Widening of Spreads: An Issue for Central Banks and Market Participants

There are potential macroeconomic consequences to widening of spreads related to increasing trading costs for individual traders. As an example, developing countries with poor or little forex trading volume experience widening bid-ask spreads for their currencies and as such struggle to remain competitive in hedging against foreign trade exposure, therefore limiting the amount of investment made in these countries, and creating higher borrowing costs for companies that need to purchase currency protection. The IMF (International Monetary Fund) has documented examples of the transmission mechanism in several countries located in sub-Saharan Africa, where due to the low amount of forex trading volume, there is a greater degree of volatility and greater overall macroeconomic impacts associated with external shocks to the economies of those countries caused by the widening of bid-ask spreads, rather than through price changes alone.

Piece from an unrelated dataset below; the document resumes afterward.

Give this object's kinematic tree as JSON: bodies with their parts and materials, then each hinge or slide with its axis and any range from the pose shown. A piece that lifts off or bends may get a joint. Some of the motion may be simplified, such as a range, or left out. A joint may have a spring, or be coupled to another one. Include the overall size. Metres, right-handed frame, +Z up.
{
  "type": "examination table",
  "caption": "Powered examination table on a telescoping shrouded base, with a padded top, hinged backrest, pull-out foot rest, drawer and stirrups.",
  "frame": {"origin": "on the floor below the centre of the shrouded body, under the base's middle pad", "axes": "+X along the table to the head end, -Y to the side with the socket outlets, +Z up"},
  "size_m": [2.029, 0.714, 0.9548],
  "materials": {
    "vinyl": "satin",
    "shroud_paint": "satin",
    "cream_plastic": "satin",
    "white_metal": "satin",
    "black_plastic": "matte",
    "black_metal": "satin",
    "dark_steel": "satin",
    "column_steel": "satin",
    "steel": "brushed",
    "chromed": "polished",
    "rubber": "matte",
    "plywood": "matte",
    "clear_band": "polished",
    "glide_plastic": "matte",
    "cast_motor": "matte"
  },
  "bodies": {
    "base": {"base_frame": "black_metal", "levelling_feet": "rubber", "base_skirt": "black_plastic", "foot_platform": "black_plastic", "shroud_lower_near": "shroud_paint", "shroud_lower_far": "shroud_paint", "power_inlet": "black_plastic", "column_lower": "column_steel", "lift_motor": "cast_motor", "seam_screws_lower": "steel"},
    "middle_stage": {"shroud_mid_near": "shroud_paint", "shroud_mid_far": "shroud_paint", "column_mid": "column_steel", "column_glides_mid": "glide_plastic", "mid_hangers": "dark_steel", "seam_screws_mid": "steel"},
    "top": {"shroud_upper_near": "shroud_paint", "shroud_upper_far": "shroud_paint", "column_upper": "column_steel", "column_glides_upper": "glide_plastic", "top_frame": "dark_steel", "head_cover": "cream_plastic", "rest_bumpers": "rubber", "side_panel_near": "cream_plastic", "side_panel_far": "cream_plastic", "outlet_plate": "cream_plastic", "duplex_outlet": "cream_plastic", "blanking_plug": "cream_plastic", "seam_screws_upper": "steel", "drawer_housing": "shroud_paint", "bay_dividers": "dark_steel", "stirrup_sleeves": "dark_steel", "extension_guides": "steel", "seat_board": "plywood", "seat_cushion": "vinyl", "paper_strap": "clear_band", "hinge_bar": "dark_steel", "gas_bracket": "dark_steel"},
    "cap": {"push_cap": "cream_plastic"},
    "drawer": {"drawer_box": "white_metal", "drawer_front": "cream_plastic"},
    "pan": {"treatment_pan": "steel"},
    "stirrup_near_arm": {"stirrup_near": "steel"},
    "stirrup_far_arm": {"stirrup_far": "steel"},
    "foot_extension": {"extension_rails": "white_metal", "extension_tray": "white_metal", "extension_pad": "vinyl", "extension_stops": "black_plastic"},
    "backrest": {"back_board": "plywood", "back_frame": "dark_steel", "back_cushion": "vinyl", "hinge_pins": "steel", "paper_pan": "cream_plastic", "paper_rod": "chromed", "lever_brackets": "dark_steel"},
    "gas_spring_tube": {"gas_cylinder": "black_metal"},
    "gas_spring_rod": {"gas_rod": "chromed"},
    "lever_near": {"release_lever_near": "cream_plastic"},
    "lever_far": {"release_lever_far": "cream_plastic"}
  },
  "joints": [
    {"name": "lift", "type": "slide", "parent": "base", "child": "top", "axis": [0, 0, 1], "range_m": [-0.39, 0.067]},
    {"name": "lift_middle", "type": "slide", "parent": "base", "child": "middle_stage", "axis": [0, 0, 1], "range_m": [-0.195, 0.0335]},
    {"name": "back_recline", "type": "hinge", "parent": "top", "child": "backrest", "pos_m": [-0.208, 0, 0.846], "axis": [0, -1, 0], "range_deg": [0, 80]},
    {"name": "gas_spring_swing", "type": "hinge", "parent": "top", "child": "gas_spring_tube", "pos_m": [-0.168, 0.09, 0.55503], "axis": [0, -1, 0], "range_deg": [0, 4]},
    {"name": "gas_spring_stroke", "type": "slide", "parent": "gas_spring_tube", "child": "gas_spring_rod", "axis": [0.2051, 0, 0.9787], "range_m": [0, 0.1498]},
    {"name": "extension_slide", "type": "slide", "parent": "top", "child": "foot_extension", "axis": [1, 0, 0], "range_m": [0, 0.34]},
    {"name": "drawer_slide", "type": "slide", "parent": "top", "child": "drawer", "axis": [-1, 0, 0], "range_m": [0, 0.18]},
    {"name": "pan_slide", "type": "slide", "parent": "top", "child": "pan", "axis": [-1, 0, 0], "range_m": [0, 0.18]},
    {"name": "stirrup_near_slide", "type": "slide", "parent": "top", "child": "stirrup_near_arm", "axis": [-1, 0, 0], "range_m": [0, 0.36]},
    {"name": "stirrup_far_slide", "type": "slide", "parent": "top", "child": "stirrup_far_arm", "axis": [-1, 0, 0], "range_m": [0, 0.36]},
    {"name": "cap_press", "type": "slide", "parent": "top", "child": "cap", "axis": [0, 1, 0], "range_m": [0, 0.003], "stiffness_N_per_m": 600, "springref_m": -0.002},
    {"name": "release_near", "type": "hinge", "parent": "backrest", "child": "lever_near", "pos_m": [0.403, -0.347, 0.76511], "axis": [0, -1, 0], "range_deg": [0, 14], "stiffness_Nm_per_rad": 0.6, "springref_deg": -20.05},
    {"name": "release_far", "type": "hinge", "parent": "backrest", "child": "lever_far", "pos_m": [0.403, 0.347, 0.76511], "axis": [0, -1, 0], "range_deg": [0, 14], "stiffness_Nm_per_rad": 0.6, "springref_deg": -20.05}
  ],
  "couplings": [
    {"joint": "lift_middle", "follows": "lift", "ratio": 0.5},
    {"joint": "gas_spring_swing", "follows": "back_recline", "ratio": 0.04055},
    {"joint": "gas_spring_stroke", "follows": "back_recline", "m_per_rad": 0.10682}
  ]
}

Also, information about changes in the width of bid-ask spreads can act as an early warning signal to central banks and economic policymakers that a country's currency is starting to weaken. If widening of bid-ask spreads occurs rapidly on a nation's sovereign currency (absent a large volatility event), the rapid increase may be showing early indications of a lack of confidence in that nation's economy before the loss of confidence manifests itself completely in the value of the currency as reflected in the market through the exchange rates.